ドイツで整備工として働く男性が、実は200万人を超えるガーナ・トーゴの民を統治するアフリカの部族の王だった、という内容をイギリスのニュースサイトDaily Mail Onlineが報じています。
Céphas Bansah is a full time German mechanic and part-time African king | Daily Mail Online
http://www.dailymail.co.uk/news/article-3527951/King-road-African-ruler-German-mechanic-fixes-cars-not-ruling-people-Skype.html
トーゴでは霊長であり、最高位の立場でありながら、ドイツで整備工としてフルタイムで働き、国の統治はパートタイムでSkypeを使って行っているのがCe'phas Bansahさん。
王としての衣装に身を包んだ様子は以下のとおり。
Bansahさんが育ったのは東ガーナとトーゴ共和国の国境にあるGbiという場所です。67歳になるBansahさんがドイツに移り住んだのは1970年代のこと。後に王となった祖父のHohoeさんが整備工として技術を身につけるのをBansahさんに勧めたのが理由です。整備工としての勉強を終え、ドイツで市民権を得たBansahさんはドイツのルートヴィヒスハーフェンに仕事場を設けて働きだしました。

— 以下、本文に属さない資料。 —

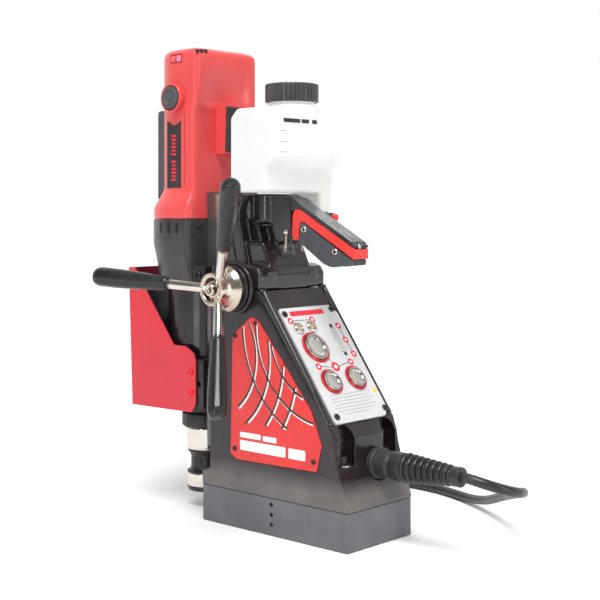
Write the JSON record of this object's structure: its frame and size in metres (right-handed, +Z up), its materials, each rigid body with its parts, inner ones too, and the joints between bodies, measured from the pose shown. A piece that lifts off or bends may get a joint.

ドイツで穏やかな日々を送っていたBansahさんは、1987年のある日、人生を変えるファックスを受け取ります。王であった祖父のHohoeさんが亡くなったのですが、Bansahさんの父や兄はGbiで暮らすエウェ人が「不浄である」と考える左利きだったため、王位を継ぐのにふさわしくないと判断され、Bansahさんが後継者として選ばれたのです。
Bansahさんは2000年に10歳年下のGabriele Bansahさんと結婚し、現在は整備工としてフルタイムで働きながらパートタイムで王の仕事もこなしつつ、妻と2人の子どもともにドイツで暮らしています。
結婚式の様子はこんな感じ。
何百人もの人々が参列しました。
左からBansahさんの息子であるCarloさん、Bansahさん、娘のKatharinaさん、妻のGabrieleさん。
王国の統治は主にSkypeで行い、実際にガーナへ向かうのは年8回とのこと。
王としての仕事の中には学校を建設するプロジェクトの援助をしたり、女性用の刑務所を建設するための資金集めなどが含まれます。Bansahさんの仕事場には学校建設の資金援助を求める以下のポスターが貼られているとのこと。
資金を集めるため、Bansahさん自身は飲酒をしないのですが、「Akosombo」と呼ばれるオリジナルのビールを販売することも。ガーナは民主主義国家ですが、コミュニティの中では「王」という伝統的な存在がまだ重要な役割を果たしています。
Bansahさんの暮らしを撮影した写真家のChristina Czybikさんによると、ガーナの人々はみんな信心深く、ブードゥー教を信仰している人も多いそうです。Bansahさんの家にも小さなブードゥー教の神棚があり、「ミハエル・シューマッハができるだけ早く復帰しますように」という手作りの板も置かれているとのことです。